Those tight and trendy low-cut hip-huggers you're wearing could be dangerous.
A Canadian doctor has warned that the popular women's jeans can squeeze a sensory nerve under the hipbone and cause a tingling or burning sensation in the thighs called "paresthesia."
Dr. Malvinder Parmar of Timmins, Ontario, who has treated the irritating condition, says it's not life-threatening.
But he wants to raise public awareness about the low-rise jeans, which typically hang from the hips instead of the waist.
Parmar presented a report to the Canadian Medical Association Journal, urging hipsters to return to the more traditional waist-cut jeans -- or preferably to loose-fitting dresses.

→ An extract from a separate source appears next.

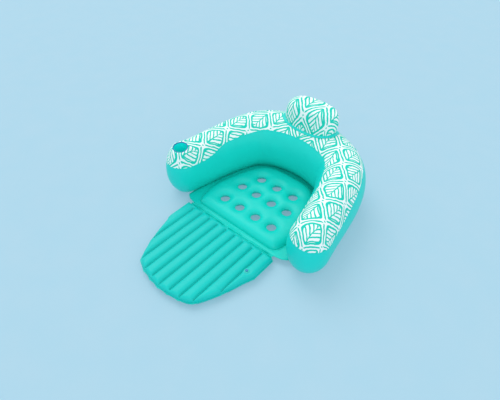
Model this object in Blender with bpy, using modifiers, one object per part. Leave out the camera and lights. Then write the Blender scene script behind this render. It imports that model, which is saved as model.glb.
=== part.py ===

In his article "Hiphuggers and Tingly Thighs," Dr. Parmar says he recently treated three mildly obese young women between the ages of 22 and 35 who had been wearing the "low-rise" pants for a period of six to eight months.
All had "symptoms of tingling or a burning sensation . . . and mild local tenderness," he wrote.
"In all three patients, the symptoms resolved after four to six weeks of avoiding hip-huggers and wearing loose-fitting dresses," Parmar said, adding that he had also detected paresthesia in patients carrying "various garments and accessories [such as wallets and tight jeans.]"
"Now that hip-huggers are back in fashion," Parmar wrote, "physicians can expect to see more patients with tingly thighs."
A staff member at the Timmins & District Hospital, where Parmar is medical director, said the internist had recently examined a number of uncomfortable hipsters.
‘We've seen quite a few patients," said Doris Laterno. "There's a lot of low-cut jeans here, of course. The style is all over."
Retailers immediately jumped to the defense of the low-cut bum-wrappers.
"They've got to be pretty tight to pinch a nerve," said Michelle Hachey, an assistant manager at Jean Outlet.